Bioinformatic Tool Finds 71% of Batten-causing Mutations in Key Protein Regions
A new bioinformatic tool called Aminode, developed to help researchers predict the potential outcome of genetic mutations, found that most disease-causing mutations occur in regions of proteins essential to their normal structure and function — including in Batten disease.
In fact, nearly three-quarters of the mutations known to cause Batten disease occur in these regions, an early analysis with the tool found.
Aminode was developed by a research team with the Jan and Dan Duncan Neurological Research Institute (NRI) at Texas Children’s Hospital to identify evolutionarily constrained regions (ECRs) in proteins, which are commonly found to be preserved among species and throughout time.
The tool was described in the study “Aminode: Identification of Evolutionary Constraints in the Human Proteome” that was published in the journal Scientific Reports.
Proteins, like other biological components, are under evolutionary pressure to acquire the characteristics they need to perform best. The coding sequences that are critical for proteins to perform their role — be it interactions with other molecules, or moving throughout a cell, or helping facilitate a reaction — are under particular constraints to remain unchanged, to maintain a high level of function.
ECRs, those regions that remain unchanged, can therefore help researchers understand which parts of a protein are most critical to its activity. Evaluating them can help predict the effects of mutations on the protein’s structure and function. However, this protein analysis strategy is not commonly used, because it’s time-consuming and requires specific bioinformatic skills.
Aminode, “a user-friendly webtool for the routine and rapid inference of ECRs,” was developed to facilitate ECR analysis.
Aminode holds data on all human proteins, as well as protein data collected from 62 additional vertebrate species. This provides a database of ECR profiles of human proteins and their respective relative rates of amino acid substitutions during evolution.
To validate the tool, the researchers evaluated the distribution of previously reported genetic mutations known to cause protein dysfunction. They found that 67% of disease-causing mutations occurred within ECRs, whereas this was only true for 41% of non-harmful variants.
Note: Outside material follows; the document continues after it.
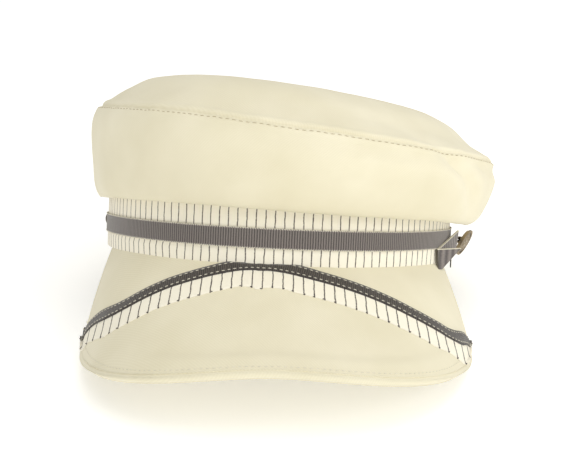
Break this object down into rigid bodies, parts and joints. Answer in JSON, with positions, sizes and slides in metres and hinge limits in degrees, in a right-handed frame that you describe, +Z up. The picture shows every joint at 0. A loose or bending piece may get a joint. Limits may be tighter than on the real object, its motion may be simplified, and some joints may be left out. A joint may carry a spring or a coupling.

That means that most mutations that cause problems occur in the regions that are most important for the protein’s function.
The researchers found a similar distribution pattern when they analyzed genetic variants of the transcription factor EB (TFEB), an important regulator of molecular pathways associated with Batten disease. In this analysis, 71% of known Batten-associated genetic variants were found to fall in ECRs, which overlapped with essential functional protein structures, compared to 21% of non-disease associated variants.
In conclusion, the researchers believe that Aminode and its ECR analysis “may help evaluate the potential pathogenicity [harmful potential] of variants of unknown significance.”